DATA SEGMENT -

------------------------------------

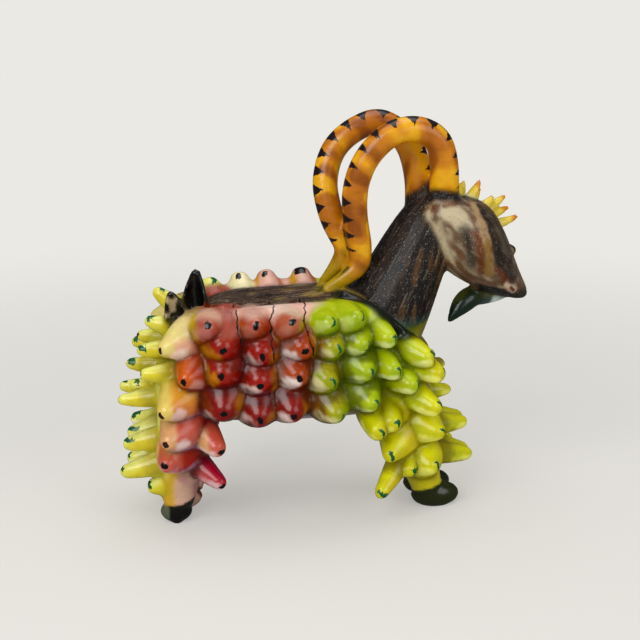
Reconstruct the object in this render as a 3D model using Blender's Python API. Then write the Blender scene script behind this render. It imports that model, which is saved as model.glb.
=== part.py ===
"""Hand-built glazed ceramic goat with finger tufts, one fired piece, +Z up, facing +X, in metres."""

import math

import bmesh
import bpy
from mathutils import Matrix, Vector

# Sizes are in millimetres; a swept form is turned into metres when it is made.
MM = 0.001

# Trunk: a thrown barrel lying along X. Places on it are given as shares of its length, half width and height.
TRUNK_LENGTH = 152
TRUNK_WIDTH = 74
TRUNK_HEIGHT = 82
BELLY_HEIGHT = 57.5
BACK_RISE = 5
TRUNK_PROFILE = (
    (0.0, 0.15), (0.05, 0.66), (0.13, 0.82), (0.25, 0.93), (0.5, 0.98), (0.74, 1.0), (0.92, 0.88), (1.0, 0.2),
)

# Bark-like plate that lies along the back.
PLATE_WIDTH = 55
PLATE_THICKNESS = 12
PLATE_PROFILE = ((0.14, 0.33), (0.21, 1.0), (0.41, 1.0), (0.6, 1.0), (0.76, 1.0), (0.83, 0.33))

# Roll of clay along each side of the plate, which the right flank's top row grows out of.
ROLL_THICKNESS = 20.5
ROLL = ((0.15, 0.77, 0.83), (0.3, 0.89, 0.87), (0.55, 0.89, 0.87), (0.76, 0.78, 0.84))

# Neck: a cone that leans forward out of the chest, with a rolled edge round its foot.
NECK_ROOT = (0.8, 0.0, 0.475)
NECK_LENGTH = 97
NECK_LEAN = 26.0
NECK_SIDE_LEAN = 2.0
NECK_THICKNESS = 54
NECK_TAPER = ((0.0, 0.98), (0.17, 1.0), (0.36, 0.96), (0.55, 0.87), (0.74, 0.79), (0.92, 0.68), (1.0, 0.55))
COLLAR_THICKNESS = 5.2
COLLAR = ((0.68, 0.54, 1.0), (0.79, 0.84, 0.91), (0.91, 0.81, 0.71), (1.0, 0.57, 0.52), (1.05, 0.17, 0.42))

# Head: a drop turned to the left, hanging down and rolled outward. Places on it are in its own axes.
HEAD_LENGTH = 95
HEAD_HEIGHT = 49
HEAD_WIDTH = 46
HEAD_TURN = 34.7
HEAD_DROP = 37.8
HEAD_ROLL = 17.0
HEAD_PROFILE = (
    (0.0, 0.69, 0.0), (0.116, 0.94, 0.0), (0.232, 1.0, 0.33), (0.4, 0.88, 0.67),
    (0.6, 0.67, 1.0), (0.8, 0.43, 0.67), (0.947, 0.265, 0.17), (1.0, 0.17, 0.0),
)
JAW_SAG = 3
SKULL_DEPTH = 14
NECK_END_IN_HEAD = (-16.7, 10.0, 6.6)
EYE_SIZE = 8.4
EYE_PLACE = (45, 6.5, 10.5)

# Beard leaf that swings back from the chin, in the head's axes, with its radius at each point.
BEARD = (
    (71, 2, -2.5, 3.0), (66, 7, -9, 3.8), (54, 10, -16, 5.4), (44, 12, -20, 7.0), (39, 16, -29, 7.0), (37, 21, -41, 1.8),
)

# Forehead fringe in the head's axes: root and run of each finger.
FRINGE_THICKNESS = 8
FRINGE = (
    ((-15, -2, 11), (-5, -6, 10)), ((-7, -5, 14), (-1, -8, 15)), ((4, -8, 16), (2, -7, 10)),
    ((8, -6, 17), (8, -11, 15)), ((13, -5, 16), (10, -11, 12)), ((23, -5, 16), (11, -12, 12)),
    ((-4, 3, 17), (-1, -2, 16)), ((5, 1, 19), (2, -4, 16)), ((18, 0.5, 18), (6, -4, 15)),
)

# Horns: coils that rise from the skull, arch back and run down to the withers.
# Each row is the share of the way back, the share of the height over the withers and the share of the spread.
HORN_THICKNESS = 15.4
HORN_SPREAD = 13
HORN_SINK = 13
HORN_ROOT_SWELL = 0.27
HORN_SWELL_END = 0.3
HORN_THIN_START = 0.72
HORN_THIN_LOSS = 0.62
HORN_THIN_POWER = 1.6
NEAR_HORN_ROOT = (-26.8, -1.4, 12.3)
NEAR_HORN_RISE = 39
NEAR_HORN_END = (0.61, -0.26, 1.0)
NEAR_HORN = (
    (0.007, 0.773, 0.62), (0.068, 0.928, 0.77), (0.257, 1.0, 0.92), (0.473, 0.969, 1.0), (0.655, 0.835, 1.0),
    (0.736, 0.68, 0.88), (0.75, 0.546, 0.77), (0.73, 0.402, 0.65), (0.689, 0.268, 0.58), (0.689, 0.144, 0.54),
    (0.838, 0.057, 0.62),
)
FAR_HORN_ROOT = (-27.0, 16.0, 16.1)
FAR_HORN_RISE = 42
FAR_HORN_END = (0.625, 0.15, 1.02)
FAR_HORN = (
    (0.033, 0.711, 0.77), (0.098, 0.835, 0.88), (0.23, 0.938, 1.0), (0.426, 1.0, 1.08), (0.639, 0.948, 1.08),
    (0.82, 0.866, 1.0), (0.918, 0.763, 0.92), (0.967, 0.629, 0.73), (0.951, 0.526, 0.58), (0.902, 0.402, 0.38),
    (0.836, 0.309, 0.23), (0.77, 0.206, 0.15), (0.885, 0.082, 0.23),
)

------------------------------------

WHAT TO WORK ON -
Across the data, tally the lines containing "which" and give back the number alone.

FINAL RESULT -
2